- _CAD and scene scripts_
※ ※ ※
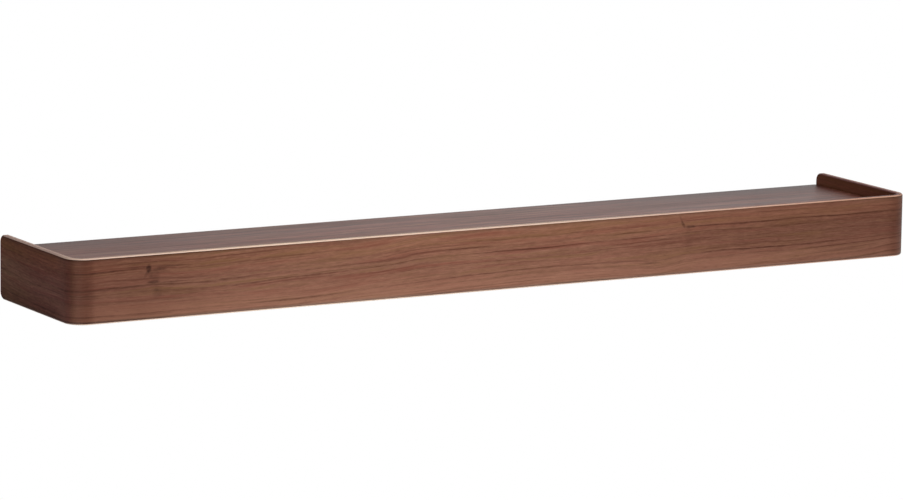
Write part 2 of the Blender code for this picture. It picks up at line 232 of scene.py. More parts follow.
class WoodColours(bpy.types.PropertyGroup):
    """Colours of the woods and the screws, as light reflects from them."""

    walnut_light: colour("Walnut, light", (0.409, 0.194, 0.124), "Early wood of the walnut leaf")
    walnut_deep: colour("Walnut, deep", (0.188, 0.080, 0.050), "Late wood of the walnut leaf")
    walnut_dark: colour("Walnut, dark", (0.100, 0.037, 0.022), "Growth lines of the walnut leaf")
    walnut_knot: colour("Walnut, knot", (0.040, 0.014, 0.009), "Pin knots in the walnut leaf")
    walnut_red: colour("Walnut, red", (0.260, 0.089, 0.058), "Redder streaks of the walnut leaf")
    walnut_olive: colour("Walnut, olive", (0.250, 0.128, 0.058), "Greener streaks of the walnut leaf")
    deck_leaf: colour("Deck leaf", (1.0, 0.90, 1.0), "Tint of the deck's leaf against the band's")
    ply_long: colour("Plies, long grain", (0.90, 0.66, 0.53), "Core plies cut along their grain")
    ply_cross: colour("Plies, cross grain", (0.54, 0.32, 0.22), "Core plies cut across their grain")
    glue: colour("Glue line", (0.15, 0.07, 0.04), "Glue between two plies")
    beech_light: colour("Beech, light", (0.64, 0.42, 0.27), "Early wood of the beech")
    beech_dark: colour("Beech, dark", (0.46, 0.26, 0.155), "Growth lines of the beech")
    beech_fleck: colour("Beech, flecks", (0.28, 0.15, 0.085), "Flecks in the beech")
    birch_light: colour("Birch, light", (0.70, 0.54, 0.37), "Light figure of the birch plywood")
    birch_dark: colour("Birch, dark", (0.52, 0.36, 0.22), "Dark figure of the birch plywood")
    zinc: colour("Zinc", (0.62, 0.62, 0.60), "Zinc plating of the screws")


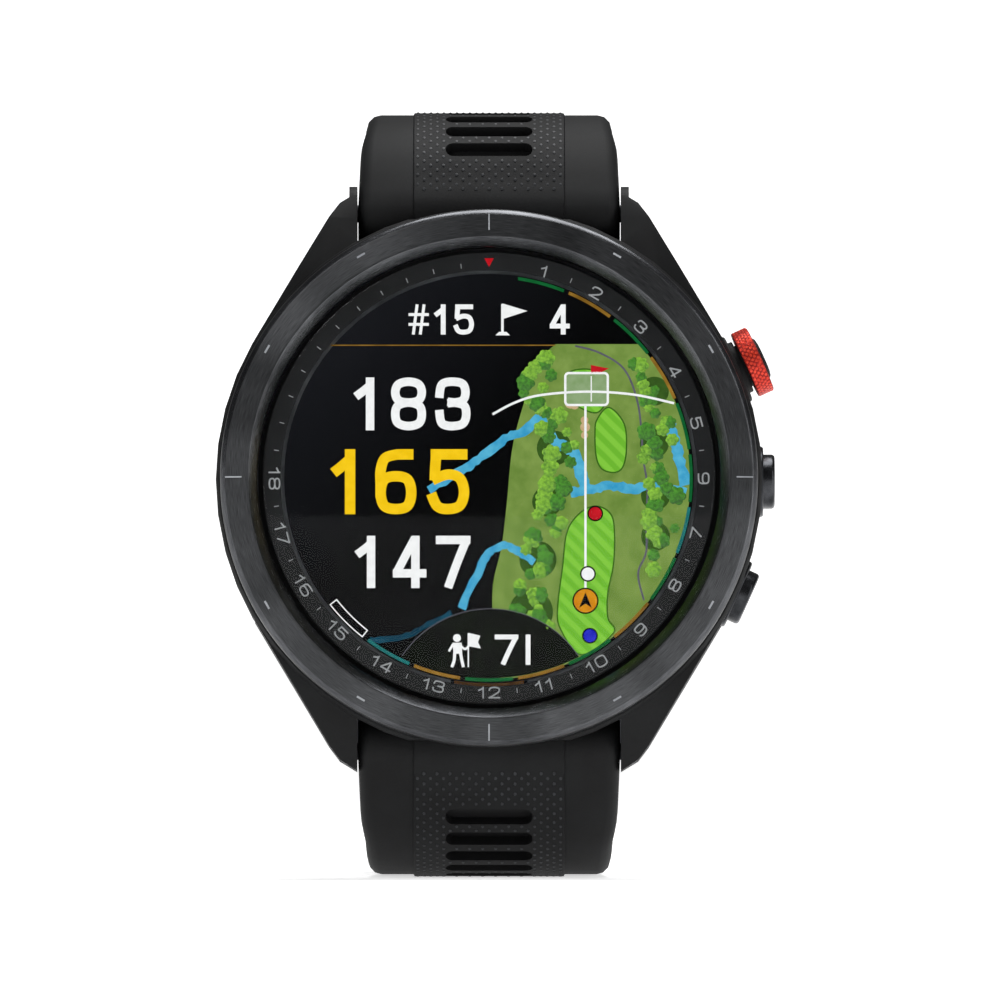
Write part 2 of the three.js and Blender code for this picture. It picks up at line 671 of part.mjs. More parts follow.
※ ※ ※
- _Problem requirements_
In the listing above, how many lines include the word "picture"? Answer with the number and nothing more.

- _Task response_
2